Post-Hearing Conditions and Trading Commencement After Committee approval, the Listing Division issues a formal “listing approval letter” under Rule 9.11(28). The applicant must then: (i) file the final, signed prospectus with the Companies Registry; (ii) issue a formal listing announcement via the HKEX’s e-disclosure system; and (iii) complete the settlement of the placing proceeds. Trading typically commences within 5-7 business days of the hearing. The total elapsed time from the initial A1 filing to the first trading day, for a smooth application, is approximately 70-90 business days (roughly 3.5-4.5 calendar months). For applications requiring multiple rounds of significant disclosure revisions, the timeline can extend to 120-150 business days.

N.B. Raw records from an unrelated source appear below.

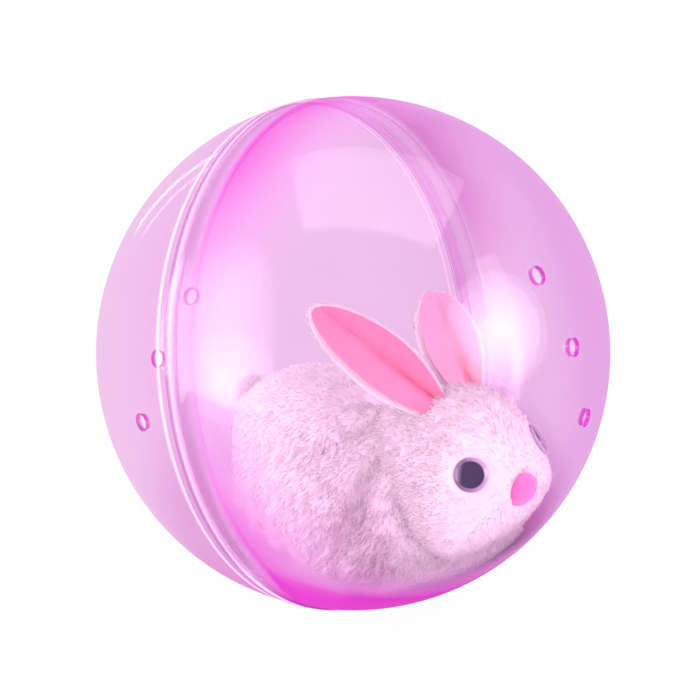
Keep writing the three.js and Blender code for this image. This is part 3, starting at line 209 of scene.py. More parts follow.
def capped(name, grid):
    """A closed skin through a grid whose first and last rings close in their middles."""
    return closed_rings(name, grid, grid[0].mean(0), grid[-1].mean(0))


def lathe(name, profile, place, segments=160):
    """A profile of (radius, height) swept round: x and y are radius times cosine and sine, and z is height.

    place (4x4) then moves it. The profile's two ends lie on the axis, or it closes on itself.
    """
    profile = np.asarray(profile, float)
    turn = circle(segments)
    on_axis = profile[0, 0] < 1e-9
    inner = profile[1:-1] if on_axis else profile
    radius, height = inner[:, None, 0], np.repeat(inner[:, None, 1], segments, 1)
    move = lambda p: p @ place[:3, :3].T + place[:3, 3]
    rings = move(np.stack([radius * np.cos(turn), radius * np.sin(turn), height], -1))
    if on_axis:
        start, end = (move(np.array([0, 0, profile[i, 1]])) for i in (0, -1))
        return closed_rings(name, rings, start, end)
    points = rings.reshape(-1, 3)
    faces = [f % len(points) for f in dome_faces(len(inner) + 1, segments)]
    return add_object(name, points, outward(points, faces))


def basis(z, x_hint=(0, 0, 1), origin=(0, 0, 0)):
    """A 4x4 placing whose third axis is z and whose first axis is as near x_hint as it can be."""
    z = unit(np.asarray(z, float))
    hint = np.asarray(x_hint, float)
    x = unit(hint - z * hint.dot(z))
    m = np.eye(4)
    m[:3, 0], m[:3, 1], m[:3, 2], m[:3, 3] = x, np.cross(z, x), z, origin
    return m


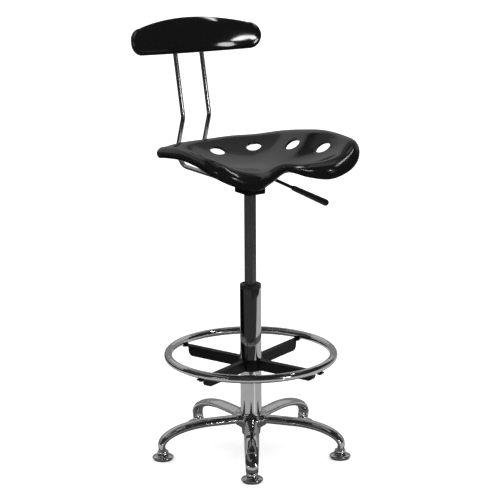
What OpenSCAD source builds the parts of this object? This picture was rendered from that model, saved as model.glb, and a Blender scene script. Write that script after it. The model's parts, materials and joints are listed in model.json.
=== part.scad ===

Actionable Takeaways for the CFO and Company Secretary

1. Back-schedule the sponsor’s due diligence work programme submission to the SCF by at least 15 business days before the intended A1 filing date to accommodate the mandatory 10-business-day pre-vetting window under the 2025 SFC guidelines.

2. Allocate a dedicated, full-time response team (legal, accounting, and sponsor personnel) for the first 20-business-day response period, and pre-negotiate a single extension with the Listing Division only as a contingency, not as a planned timeline.

3. Prepare a separate, detailed disclosure pack for PRC VIE structures and data security compliance, as these areas now account for approximately 25% of first-round Listing Division queries.

4. Budget for a median timeline of 52 business days from A1 to Listing Committee hearing for a standard Main Board application, and 68 business days for a Chapter 18C specialist technology company, based on 2024 HKEX data.

5. Ensure the CFO and sponsor’s lead director are physically available in Hong Kong for the Listing Committee hearing on the scheduled Thursday, as virtual attendance is not permitted under current Listing Division practice.